_EXERCISE DESCRIPTION:_ Please repeat, exactly and with nothing added, the lines running from the line that contains "case_screws();" to the line that contains "they are used", both lines included.

_AVAILABLE DATA:_
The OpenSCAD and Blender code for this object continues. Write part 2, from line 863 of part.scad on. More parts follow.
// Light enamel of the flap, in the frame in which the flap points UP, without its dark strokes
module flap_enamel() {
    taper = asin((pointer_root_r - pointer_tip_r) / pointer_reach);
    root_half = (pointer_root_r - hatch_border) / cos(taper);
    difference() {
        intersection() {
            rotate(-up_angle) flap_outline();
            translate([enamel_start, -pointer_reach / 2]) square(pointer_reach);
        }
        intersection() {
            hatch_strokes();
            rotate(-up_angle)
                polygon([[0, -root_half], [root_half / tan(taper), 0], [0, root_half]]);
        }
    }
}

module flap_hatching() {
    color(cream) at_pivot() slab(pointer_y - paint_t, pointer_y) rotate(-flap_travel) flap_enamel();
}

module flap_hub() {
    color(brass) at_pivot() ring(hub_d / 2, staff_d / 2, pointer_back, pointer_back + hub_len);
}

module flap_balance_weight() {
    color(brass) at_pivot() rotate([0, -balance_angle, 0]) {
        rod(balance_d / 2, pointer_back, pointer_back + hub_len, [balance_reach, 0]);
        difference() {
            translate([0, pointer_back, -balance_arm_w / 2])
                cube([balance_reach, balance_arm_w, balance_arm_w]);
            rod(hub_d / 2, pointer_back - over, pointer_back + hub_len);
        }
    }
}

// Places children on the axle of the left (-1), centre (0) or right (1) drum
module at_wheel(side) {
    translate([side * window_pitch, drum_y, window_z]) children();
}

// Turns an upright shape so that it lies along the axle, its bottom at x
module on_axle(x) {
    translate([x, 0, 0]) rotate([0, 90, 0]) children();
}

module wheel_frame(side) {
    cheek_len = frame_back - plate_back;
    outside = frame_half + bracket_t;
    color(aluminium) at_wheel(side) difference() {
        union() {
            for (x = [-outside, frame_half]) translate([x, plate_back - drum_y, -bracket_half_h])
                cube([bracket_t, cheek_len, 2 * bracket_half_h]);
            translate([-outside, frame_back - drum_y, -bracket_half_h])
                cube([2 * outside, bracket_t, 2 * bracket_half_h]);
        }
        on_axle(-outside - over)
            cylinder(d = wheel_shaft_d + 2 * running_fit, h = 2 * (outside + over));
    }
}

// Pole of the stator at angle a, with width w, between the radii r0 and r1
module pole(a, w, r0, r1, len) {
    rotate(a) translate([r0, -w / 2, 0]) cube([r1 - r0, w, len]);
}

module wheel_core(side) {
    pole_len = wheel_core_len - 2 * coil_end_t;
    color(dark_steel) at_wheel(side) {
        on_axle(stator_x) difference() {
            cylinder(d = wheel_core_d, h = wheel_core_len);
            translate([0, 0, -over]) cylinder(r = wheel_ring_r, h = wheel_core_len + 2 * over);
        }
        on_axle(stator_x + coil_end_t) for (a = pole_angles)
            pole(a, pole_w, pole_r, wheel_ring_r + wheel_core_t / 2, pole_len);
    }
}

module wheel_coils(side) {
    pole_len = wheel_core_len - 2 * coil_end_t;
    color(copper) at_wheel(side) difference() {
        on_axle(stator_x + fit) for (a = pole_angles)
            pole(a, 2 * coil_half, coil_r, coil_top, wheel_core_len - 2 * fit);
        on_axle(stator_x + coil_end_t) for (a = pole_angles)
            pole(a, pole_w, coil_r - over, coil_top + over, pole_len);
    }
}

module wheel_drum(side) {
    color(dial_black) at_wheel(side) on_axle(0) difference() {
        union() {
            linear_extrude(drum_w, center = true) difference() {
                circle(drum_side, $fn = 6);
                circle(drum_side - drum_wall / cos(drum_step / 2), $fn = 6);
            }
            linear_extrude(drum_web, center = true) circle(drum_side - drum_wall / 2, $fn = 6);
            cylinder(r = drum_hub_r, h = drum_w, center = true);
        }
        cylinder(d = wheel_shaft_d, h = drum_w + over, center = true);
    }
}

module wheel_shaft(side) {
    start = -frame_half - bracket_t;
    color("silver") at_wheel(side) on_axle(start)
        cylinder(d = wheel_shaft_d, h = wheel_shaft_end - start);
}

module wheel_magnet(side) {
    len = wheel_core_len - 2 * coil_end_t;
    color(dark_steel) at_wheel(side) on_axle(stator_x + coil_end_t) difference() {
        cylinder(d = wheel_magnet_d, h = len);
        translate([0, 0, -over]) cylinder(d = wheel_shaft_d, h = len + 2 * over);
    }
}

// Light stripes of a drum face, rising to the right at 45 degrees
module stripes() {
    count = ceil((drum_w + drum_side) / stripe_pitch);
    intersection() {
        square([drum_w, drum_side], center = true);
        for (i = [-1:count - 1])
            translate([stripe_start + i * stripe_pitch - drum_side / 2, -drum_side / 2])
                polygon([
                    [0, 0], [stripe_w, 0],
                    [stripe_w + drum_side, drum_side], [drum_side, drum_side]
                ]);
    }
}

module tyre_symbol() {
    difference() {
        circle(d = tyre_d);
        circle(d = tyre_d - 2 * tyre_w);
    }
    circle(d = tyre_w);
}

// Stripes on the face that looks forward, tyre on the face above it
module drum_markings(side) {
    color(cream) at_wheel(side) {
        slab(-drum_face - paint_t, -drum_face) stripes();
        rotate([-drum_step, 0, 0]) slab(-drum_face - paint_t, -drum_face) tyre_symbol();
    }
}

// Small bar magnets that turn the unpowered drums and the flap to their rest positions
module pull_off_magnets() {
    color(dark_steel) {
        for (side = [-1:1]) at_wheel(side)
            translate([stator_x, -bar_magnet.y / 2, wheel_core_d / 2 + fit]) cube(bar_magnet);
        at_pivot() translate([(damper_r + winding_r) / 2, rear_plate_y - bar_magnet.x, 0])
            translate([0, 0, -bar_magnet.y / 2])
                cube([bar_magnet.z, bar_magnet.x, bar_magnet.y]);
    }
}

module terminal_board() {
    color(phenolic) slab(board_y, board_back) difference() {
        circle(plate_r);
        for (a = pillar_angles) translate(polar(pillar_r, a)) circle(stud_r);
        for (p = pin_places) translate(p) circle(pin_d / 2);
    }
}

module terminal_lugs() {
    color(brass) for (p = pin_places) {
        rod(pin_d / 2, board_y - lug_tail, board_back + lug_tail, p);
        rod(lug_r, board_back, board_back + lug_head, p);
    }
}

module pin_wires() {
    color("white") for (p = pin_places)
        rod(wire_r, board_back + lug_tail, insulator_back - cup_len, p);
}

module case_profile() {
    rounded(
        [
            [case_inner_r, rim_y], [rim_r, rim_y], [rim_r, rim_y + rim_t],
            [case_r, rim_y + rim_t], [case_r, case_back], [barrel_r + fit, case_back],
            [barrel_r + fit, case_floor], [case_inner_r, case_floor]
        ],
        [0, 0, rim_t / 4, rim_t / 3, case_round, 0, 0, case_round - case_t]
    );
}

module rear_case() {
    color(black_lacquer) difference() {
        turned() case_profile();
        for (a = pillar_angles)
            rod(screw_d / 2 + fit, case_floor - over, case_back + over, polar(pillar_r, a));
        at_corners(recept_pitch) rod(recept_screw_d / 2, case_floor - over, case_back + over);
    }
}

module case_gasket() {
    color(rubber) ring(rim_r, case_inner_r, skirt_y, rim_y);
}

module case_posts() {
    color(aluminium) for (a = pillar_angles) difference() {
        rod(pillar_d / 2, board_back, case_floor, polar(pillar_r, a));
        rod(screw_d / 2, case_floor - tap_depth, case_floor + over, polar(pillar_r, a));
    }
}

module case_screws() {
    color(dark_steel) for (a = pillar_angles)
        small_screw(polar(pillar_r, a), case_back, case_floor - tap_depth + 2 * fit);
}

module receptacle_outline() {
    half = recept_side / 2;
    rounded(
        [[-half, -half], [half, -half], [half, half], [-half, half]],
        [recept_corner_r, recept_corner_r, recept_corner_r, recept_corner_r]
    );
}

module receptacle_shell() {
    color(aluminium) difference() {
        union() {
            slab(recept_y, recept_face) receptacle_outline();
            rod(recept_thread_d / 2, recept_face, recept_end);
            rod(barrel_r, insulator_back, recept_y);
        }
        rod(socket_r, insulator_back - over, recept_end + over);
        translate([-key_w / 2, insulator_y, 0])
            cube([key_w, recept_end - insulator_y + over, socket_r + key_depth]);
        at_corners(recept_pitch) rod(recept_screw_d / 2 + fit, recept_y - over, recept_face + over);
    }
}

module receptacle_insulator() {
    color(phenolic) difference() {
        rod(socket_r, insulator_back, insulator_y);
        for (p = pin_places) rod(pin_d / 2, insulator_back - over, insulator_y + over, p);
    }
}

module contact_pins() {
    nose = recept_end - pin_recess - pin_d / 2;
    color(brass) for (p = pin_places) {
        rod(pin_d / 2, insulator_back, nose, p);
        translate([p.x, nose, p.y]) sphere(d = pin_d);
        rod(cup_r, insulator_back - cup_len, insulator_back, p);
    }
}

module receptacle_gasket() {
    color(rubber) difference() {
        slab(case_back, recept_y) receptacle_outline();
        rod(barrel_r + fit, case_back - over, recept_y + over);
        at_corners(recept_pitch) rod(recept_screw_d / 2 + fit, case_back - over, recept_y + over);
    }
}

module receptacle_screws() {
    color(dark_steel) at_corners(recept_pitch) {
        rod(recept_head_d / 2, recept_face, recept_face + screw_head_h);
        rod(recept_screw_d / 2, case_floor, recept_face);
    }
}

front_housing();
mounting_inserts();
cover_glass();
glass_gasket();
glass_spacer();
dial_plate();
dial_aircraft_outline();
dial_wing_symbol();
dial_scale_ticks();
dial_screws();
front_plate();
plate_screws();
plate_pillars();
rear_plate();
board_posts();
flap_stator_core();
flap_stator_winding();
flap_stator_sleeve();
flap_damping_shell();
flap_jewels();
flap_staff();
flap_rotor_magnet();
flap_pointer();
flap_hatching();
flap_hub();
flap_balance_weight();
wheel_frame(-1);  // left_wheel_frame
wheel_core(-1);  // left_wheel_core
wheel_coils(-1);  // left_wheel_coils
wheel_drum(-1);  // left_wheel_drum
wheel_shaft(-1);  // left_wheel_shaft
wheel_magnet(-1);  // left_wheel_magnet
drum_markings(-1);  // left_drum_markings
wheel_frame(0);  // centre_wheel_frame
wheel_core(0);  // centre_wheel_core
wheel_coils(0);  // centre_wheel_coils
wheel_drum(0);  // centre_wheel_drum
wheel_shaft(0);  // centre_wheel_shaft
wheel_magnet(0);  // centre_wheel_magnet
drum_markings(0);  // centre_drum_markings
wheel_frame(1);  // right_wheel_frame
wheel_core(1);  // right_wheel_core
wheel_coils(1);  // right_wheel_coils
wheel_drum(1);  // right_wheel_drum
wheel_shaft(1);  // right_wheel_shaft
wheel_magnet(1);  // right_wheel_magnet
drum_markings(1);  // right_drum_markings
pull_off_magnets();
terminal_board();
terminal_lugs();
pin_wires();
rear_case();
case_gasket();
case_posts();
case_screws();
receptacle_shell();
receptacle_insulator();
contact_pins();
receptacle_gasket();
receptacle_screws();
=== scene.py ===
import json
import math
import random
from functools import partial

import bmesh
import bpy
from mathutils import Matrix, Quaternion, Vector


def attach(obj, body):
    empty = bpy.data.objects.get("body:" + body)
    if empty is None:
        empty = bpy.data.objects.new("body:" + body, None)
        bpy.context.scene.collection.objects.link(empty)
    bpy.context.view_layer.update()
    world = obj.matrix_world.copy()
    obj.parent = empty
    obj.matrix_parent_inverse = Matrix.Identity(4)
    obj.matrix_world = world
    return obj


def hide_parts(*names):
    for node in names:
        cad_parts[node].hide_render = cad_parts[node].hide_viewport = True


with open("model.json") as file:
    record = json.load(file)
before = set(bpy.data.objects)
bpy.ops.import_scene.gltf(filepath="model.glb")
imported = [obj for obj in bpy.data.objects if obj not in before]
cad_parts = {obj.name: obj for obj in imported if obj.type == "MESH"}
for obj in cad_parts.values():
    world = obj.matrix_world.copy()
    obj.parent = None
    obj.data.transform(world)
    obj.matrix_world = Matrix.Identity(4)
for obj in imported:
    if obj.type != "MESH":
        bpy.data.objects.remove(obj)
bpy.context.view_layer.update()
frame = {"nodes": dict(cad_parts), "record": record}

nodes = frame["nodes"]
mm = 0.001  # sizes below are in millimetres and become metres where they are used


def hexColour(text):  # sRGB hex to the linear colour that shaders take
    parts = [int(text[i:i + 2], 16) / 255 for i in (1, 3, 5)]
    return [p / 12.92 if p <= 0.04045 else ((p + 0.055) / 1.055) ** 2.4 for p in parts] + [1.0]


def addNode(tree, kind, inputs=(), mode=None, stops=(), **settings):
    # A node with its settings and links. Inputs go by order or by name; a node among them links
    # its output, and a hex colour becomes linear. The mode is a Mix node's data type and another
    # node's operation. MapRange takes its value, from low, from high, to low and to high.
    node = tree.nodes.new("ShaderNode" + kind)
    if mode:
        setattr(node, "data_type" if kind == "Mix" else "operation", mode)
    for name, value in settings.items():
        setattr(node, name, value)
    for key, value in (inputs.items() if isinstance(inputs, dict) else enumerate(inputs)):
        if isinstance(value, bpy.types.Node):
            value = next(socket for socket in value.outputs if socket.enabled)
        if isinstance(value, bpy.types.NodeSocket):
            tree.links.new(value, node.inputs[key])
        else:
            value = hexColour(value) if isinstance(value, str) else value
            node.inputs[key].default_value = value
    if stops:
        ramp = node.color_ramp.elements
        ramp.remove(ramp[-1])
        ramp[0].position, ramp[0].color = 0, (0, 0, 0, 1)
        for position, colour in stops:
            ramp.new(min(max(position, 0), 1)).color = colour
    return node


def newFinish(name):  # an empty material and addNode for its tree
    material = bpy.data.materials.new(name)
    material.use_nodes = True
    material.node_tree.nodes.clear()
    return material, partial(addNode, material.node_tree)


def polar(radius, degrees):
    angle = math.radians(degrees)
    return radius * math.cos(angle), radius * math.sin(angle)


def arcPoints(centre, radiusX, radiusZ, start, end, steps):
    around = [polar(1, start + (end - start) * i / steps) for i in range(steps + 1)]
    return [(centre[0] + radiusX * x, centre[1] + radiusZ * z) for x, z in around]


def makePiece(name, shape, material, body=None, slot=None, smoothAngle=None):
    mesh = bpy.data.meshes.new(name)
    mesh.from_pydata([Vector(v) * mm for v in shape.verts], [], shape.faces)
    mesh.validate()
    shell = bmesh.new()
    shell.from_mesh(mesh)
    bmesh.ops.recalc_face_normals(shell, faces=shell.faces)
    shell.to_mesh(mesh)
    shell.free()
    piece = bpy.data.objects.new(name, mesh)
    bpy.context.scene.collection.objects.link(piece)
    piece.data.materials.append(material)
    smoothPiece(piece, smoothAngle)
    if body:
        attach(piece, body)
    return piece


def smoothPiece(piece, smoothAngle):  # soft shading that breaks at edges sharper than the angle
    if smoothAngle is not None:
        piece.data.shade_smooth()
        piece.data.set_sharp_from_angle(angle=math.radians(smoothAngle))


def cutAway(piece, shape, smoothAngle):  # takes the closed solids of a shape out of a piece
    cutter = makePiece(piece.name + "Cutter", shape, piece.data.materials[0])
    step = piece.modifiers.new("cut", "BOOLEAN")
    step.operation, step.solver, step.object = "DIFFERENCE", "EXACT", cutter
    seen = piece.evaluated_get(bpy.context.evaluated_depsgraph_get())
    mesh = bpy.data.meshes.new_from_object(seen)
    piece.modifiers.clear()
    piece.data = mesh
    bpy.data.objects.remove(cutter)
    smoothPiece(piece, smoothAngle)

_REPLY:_
case_screws();
receptacle_shell();
receptacle_insulator();
contact_pins();
receptacle_gasket();
receptacle_screws();
=== scene.py ===
import json
import math
import random
from functools import partial

import bmesh
import bpy
from mathutils import Matrix, Quaternion, Vector


def attach(obj, body):
    empty = bpy.data.objects.get("body:" + body)
    if empty is None:
        empty = bpy.data.objects.new("body:" + body, None)
        bpy.context.scene.collection.objects.link(empty)
    bpy.context.view_layer.update()
    world = obj.matrix_world.copy()
    obj.parent = empty
    obj.matrix_parent_inverse = Matrix.Identity(4)
    obj.matrix_world = world
    return obj


def hide_parts(*names):
    for node in names:
        cad_parts[node].hide_render = cad_parts[node].hide_viewport = True


with open("model.json") as file:
    record = json.load(file)
before = set(bpy.data.objects)
bpy.ops.import_scene.gltf(filepath="model.glb")
imported = [obj for obj in bpy.data.objects if obj not in before]
cad_parts = {obj.name: obj for obj in imported if obj.type == "MESH"}
for obj in cad_parts.values():
    world = obj.matrix_world.copy()
    obj.parent = None
    obj.data.transform(world)
    obj.matrix_world = Matrix.Identity(4)
for obj in imported:
    if obj.type != "MESH":
        bpy.data.objects.remove(obj)
bpy.context.view_layer.update()
frame = {"nodes": dict(cad_parts), "record": record}

nodes = frame["nodes"]
mm = 0.001  # sizes below are in millimetres and become metres where they are used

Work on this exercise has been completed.